Writing this, I’m aware still of an element of shame. You needn’t be too concerned. Shame such as this is, after all, often helpful in the end for it arises out of the gap between who I want myself to be and who I actually am before God. And it’s not a bad thing to be relieved of a false sense of self. But the trace of shame also reminds me of a secret fear that has dogged my life as an artist. It is the fear that, having discovered an art and arranged about it various small ambitions, God might now claim my life, and I would be left with nothing. The blessed irony is, the more I have sought to keep this art for myself the less it has held together, whatever success has come. The more I learn friendship with Christ, the more I see how the self-interested strategy (common enough) of dividing my life between religious observance and artistic ambition, between faith and so-called life in the real world, runs against the integrity of things deep down. Christ has claimed my life and work, and rightly so. And in his gift is what I need: coherence of calling, the good end of my ambitions, blesséd poetry. In this, I remain the empty-handed and increasingly joyful guest of a most gracious, most attentive, most true host.

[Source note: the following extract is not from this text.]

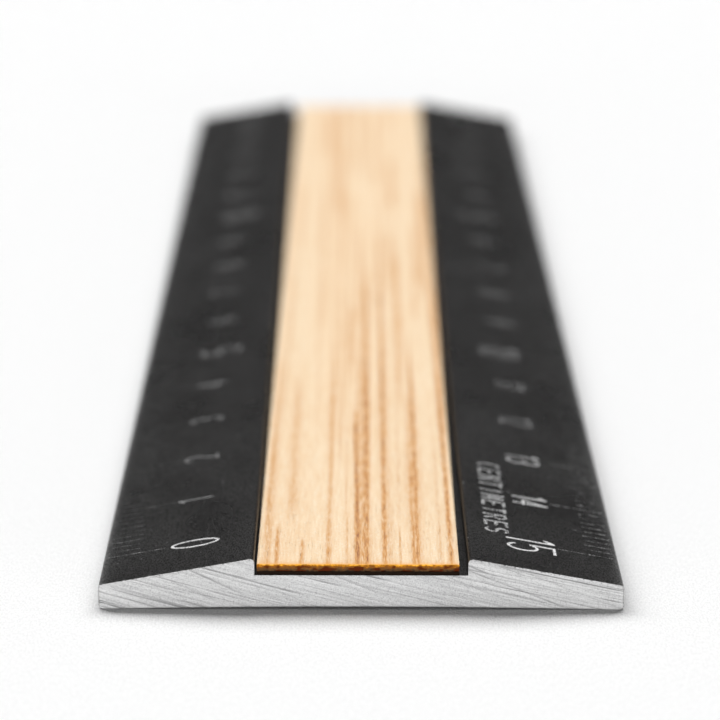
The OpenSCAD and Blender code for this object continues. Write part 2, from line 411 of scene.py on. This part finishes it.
def veneer():
    """Face of the wood: cream, with tan to brown streaks, fine fibres and short open pores."""
    shader = Shader("veneer")
    streak = shader.attribute("streak")
    tone = shader.noise((1.6, 55, 5), detail=2, distortion=0.3)
    fibre = shader.noise((0.1, 3, 0.1), detail=3, roughness=0.65)
    pore = shader.ramp(shader.noise((0.075, 1.6, 0.075), detail=1), 0.66, 0.74)
    speckle = shader.noise((0.07, 0.25, 0.07), detail=1)
    ground = shader.mix(tone, WOOD_WARM, WOOD_CREAM)
    speckled = shader.mix(shader.ramp(speckle, 0.5, 0.7, 0, 0.75), ground, WOOD_PALE)
    fibrous = shader.mix(shader.ramp(fibre, 0.35, 0.65, 0, 0.42), speckled, WOOD_FIBRE)
    threads = shader.noise((0.07, 1.2, 0.07), detail=1)
    broken = shader.math("MULTIPLY", streak, shader.ramp(threads, 0.3, 0.7, 0.4, 1.5))
    tan = shader.mix(shader.ramp(broken, 0, 0.55), fibrous, WOOD_TAN)
    brown = shader.mix(shader.ramp(broken, 0.6, 1.1), tan, WOOD_BROWN)
    dark_pore = shader.math("MULTIPLY", pore, shader.ramp(streak, 0, 0.5, 0.12, 0.7))
    pored = shader.mix(dark_pore, brown, WOOD_PORE)
    scorched = shader.mix(shader.attribute("scorch"), pored, WOOD_SCORCHED)
    height = shader.math("SUBTRACT", fibre, shader.math("MULTIPLY", pore, 0.8))
    shader.set(
        Base_Color=scorched,
        Roughness=shader.ramp(fibre, 0.3, 0.7, 0.62, 0.78),
        Specular_IOR_Level=0.12,
        Normal=shader.bump(height, 0.018),
    )
    return shader.material


def scorched_end():
    """End grain of the wood: amber at its top edge, brown lower down and dark in its pores."""
    shader = Shader("scorched_end")
    mottle = shader.noise((0.22, 0.3, 0.12), detail=3, roughness=0.65)
    level = shader.math("ADD", shader.attribute("rise"), shader.ramp(mottle, 0.3, 0.7, -0.2, 0.2))
    lower = shader.mix(shader.ramp(level, 0.0, 0.3), CHARRED_DARK, CHARRED_LIGHT)
    middle = shader.mix(shader.ramp(level, 0.35, 0.7), lower, OCHRE)
    upper = shader.mix(shader.ramp(level, 0.68, 0.95), middle, AMBER)
    edge = shader.mix(shader.ramp(level, 0.95, 1.15), upper, AMBER_EDGE)
    shader.set(
        Base_Color=shader.mix(shader.attribute("pit"), edge, PIT),
        Roughness=0.7,
        Specular_IOR_Level=0.05,
        Normal=shader.bump(mottle, 0.02),
    )
    return shader.material


def dark_adhesive():
    """Dark, slightly tacky-looking film."""
    shader = Shader("dark_adhesive")
    lumps = shader.noise((0.2, 0.6, 0.08), detail=3)
    shader.set(
        Base_Color=shader.mix(lumps, ADHESIVE_DARK, ADHESIVE_LIGHT),
        Specular_IOR_Level=0.02,
        Roughness=shader.ramp(lumps, 0.3, 0.7, 0.4, 0.7),
        Normal=shader.bump(lumps, 0.02),
    )
    return shader.material


# A marking fades as its Y less FADE_LEAN times its X goes from the start to the end of the fade
FADE_START = -67 * MM
FADE_END = -57 * MM
FADE_LEAN = 0.8
FADED_SHARE = 0.33


def white_mark(name, cover, whiteness):
    """Fine white marking. The black shows through it, and more so away from the -Y and +X corner.

    The cover says how much of the black it hides, and the whiteness how white it is there.
    """
    shader = Shader(name)
    speckle = shader.noise((0.07, 0.14, 0.07), detail=2, roughness=0.6)
    patches = shader.noise((0.5, 0.35, 0.5), detail=2)
    place = shader.add("ShaderNodeSeparateXYZ", inputs={"Vector": shader.coordinates}).outputs
    lean = shader.math("MULTIPLY", place["X"], FADE_LEAN)
    from_corner = shader.math("SUBTRACT", place["Y"], lean)
    kept = shader.ramp(from_corner, FADE_START, FADE_END, 1.0, FADED_SHARE)
    level = shader.math("ADD", shader.ramp(speckle, 0.3, 0.7, -0.5, 0.5), patches)
    shown = shader.math("MULTIPLY", shader.ramp(level, 0.85 - cover, 1.2 - cover), kept)
    shader.set(
        Base_Color=shader.mix(shown, MARK_WORN, grey(whiteness)),
        Roughness=0.6,
        Specular_IOR_Level=0.05,
        Normal=shader.bump(speckle, 0.005),
    )
    return shader.material


def paper_white():
    """Matt white surface the ruler lies on."""
    shader = Shader("paper_white")
    tooth = shader.noise((0.11, 0.35, 0.11), detail=2)
    shader.set(
        Base_Color=shader.mix(shader.ramp(tooth, 0.35, 0.65), PAPER_DARK, PAPER_LIGHT),
        Roughness=1.0,
        Specular_IOR_Level=0.0,
        Normal=shader.bump(tooth, 0.06),
    )
    return shader.material


# ---- Body ----

# Slopes in degrees, down to +X, of most of the saw's lines and of the ones that cross them
SAW_SLOPE = 14.0
CROSS_SLOPE = 23.0
# The lines are parts of large arcs
SAW_RADIUS = 330 * MM
SAW_DEPTH = 0.02 * MM
# Families of cuts: number, slope, deepest of them from 0 to 1, and widest in millimetres
CUTS = [
    (120, SAW_SLOPE, 1.0, 0.045),
    (50, CROSS_SLOPE, 0.8, 0.045),
    (420, SAW_SLOPE, 0.4, 0.03),
]
NARROWEST_CUT_MM = 0.02
SHALLOWEST_SHARE = 0.3
# Cuts start up to this far before the end's left side, and have these lengths
CUT_LEAD_MM = 6
CUT_LENGTHS_MM = (2, 14)
CUT_FADE_MM = 1.5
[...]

¹Few theologians have done more in recent times to explore the arts in light of Christ than Jeremy Begbie. His book,Voicing Creation’s Praise, offers a helpful survey of other key contributors to the conversation, going on to situate the arts in relation to Christ, through whom all things were created. See Voicing Creation’s Praise: Towards a Theology of the Arts (London: T&T Clark, 1991), particularly chapters III: 1-4.